• **Material provided**
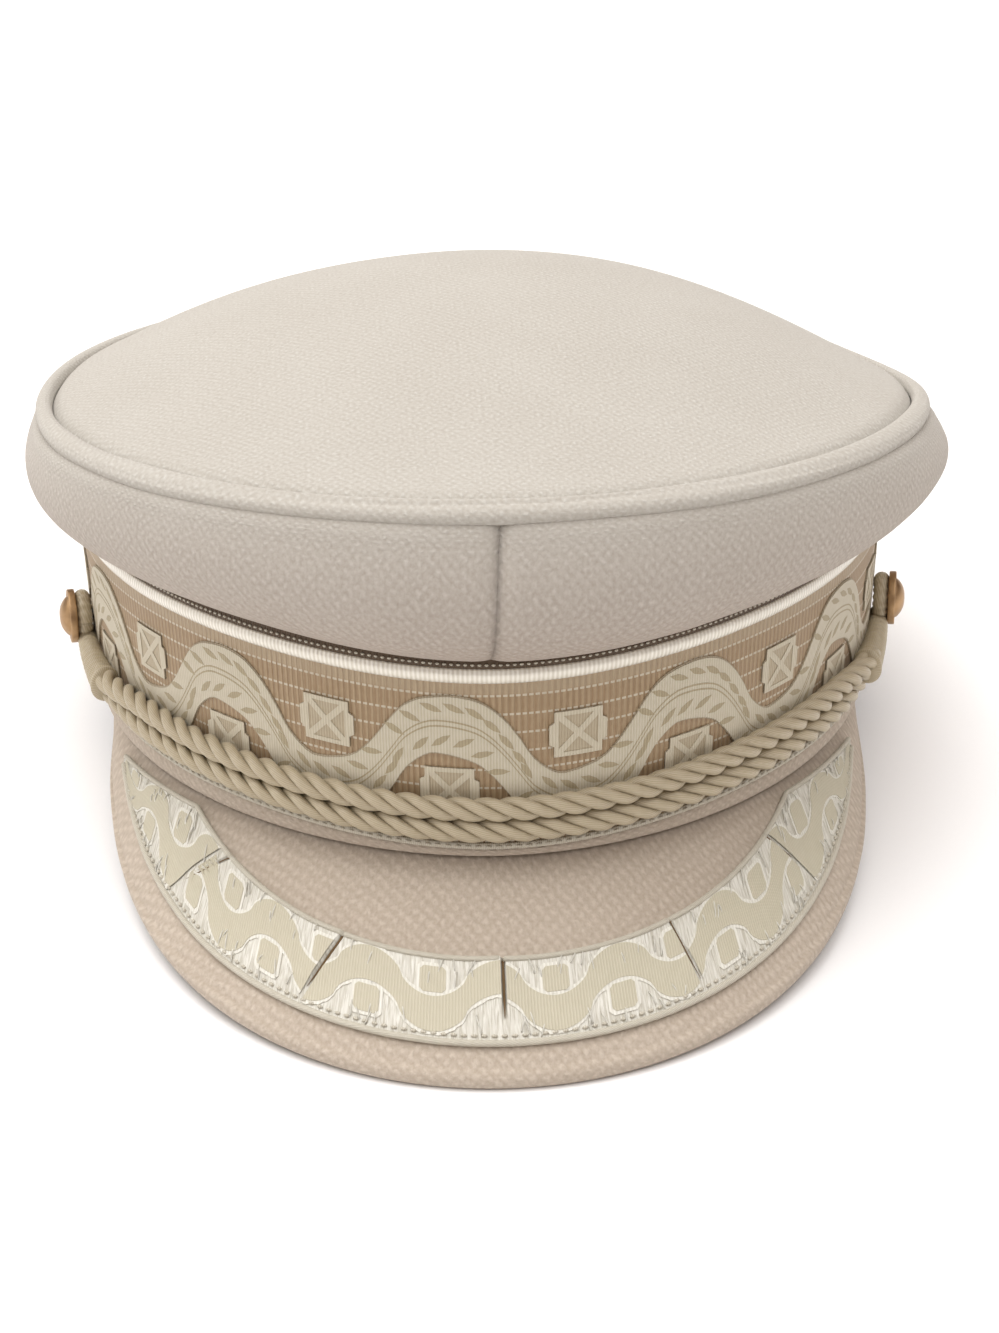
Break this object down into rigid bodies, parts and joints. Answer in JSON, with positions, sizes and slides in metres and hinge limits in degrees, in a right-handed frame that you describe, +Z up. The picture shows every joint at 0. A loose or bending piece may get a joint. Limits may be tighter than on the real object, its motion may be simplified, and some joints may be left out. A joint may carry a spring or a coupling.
{
  "type": "skipper cap",
  "caption": "Soft skipper cap: puffed crown with welt, stiff band with woven ribbon, double twisted cord between side buttons, curved ribbon-trimmed peak.",
  "frame": {"origin": "centre of the bounding box's base, on the surface the cap rests on", "axes": "+Z up, -Y to the front where the peak points, +X to the viewer's right when seen from the front"},
  "size_m": [0.2022, 0.259, 0.1065],
  "materials": {
    "wool": "cream wool twill, slightly fuzzy",
    "ribbon": "woven patterned ribbon, cream figures on a satin ground",
    "cord": "smooth twisted rayon cord, pale khaki",
    "gilt": "satin gilt"
  },
  "bodies": {
    "root": {"crown_top": "wool", "crown_welt": "wool", "crown_side_left": "wool", "crown_side_right": "wool", "band": "wool", "band_ribbon": "ribbon", "peak": "wool", "peak_ribbon": "ribbon", "cord_lower": "cord", "cord_upper": "cord", "cord_end_left": "cord", "button_left": "gilt", "cord_end_right": "cord", "button_right": "gilt"}
  },
  "joints": []
}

• **Request**
Set every line of the listing down word for word.

• **Result for this exercise**
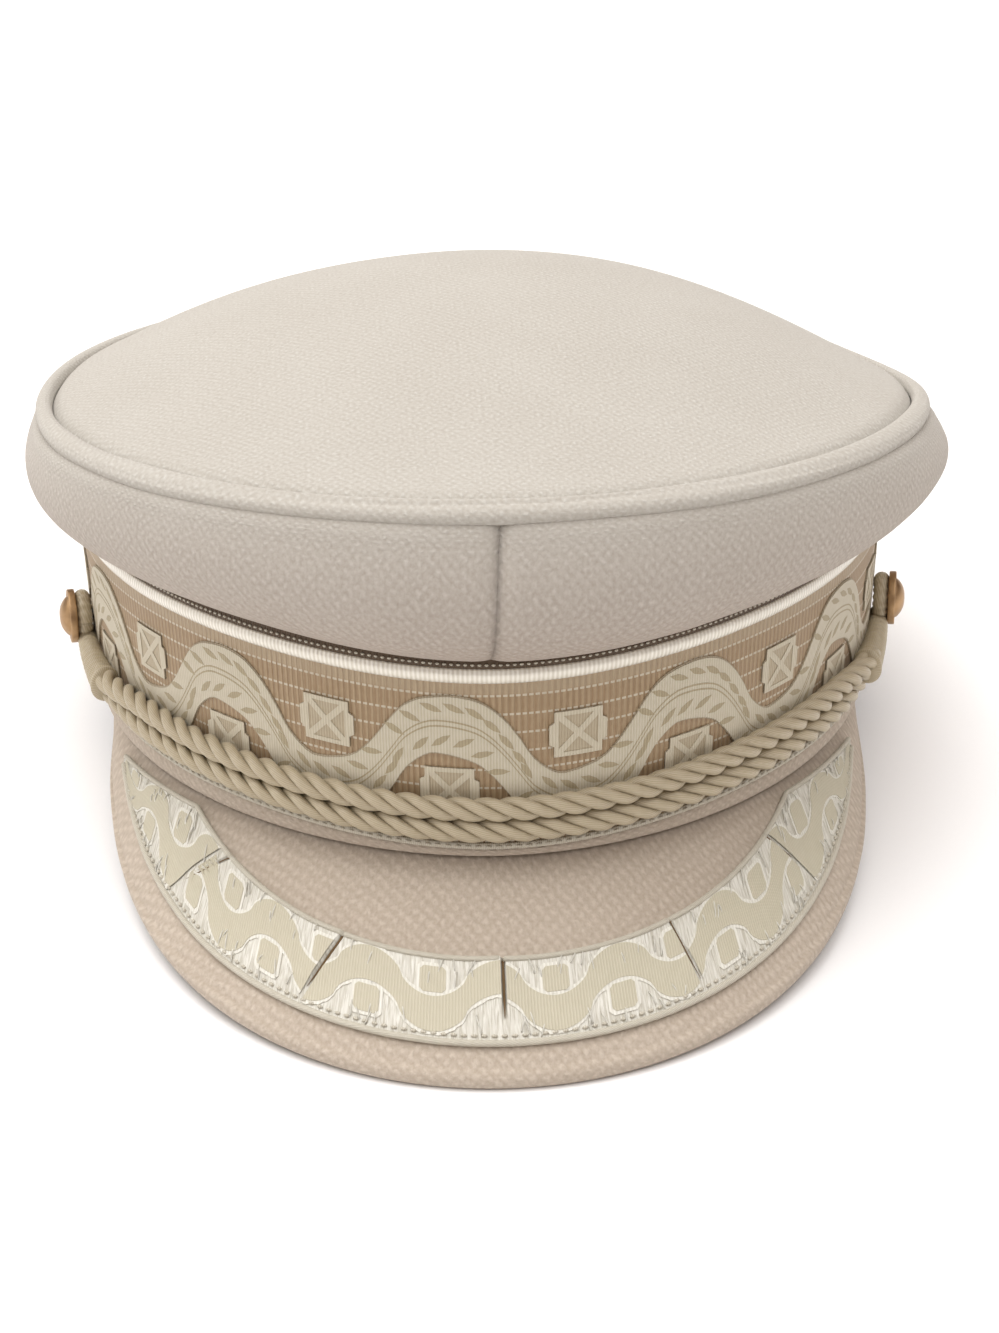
Break this object down into rigid bodies, parts and joints. Answer in JSON, with positions, sizes and slides in metres and hinge limits in degrees, in a right-handed frame that you describe, +Z up. The picture shows every joint at 0. A loose or bending piece may get a joint. Limits may be tighter than on the real object, its motion may be simplified, and some joints may be left out. A joint may carry a spring or a coupling.
{
  "type": "skipper cap",
  "caption": "Soft skipper cap: puffed crown with welt, stiff band with woven ribbon, double twisted cord between side buttons, curved ribbon-trimmed peak.",
  "frame": {"origin": "centre of the bounding box's base, on the surface the cap rests on", "axes": "+Z up, -Y to the front where the peak points, +X to the viewer's right when seen from the front"},
  "size_m": [0.2022, 0.259, 0.1065],
  "materials": {
    "wool": "cream wool twill, slightly fuzzy",
    "ribbon": "woven patterned ribbon, cream figures on a satin ground",
    "cord": "smooth twisted rayon cord, pale khaki",
    "gilt": "satin gilt"
  },
  "bodies": {
    "root": {"crown_top": "wool", "crown_welt": "wool", "crown_side_left": "wool", "crown_side_right": "wool", "band": "wool", "band_ribbon": "ribbon", "peak": "wool", "peak_ribbon": "ribbon", "cord_lower": "cord", "cord_upper": "cord", "cord_end_left": "cord", "button_left": "gilt", "cord_end_right": "cord", "button_right": "gilt"}
  },
  "joints": []
}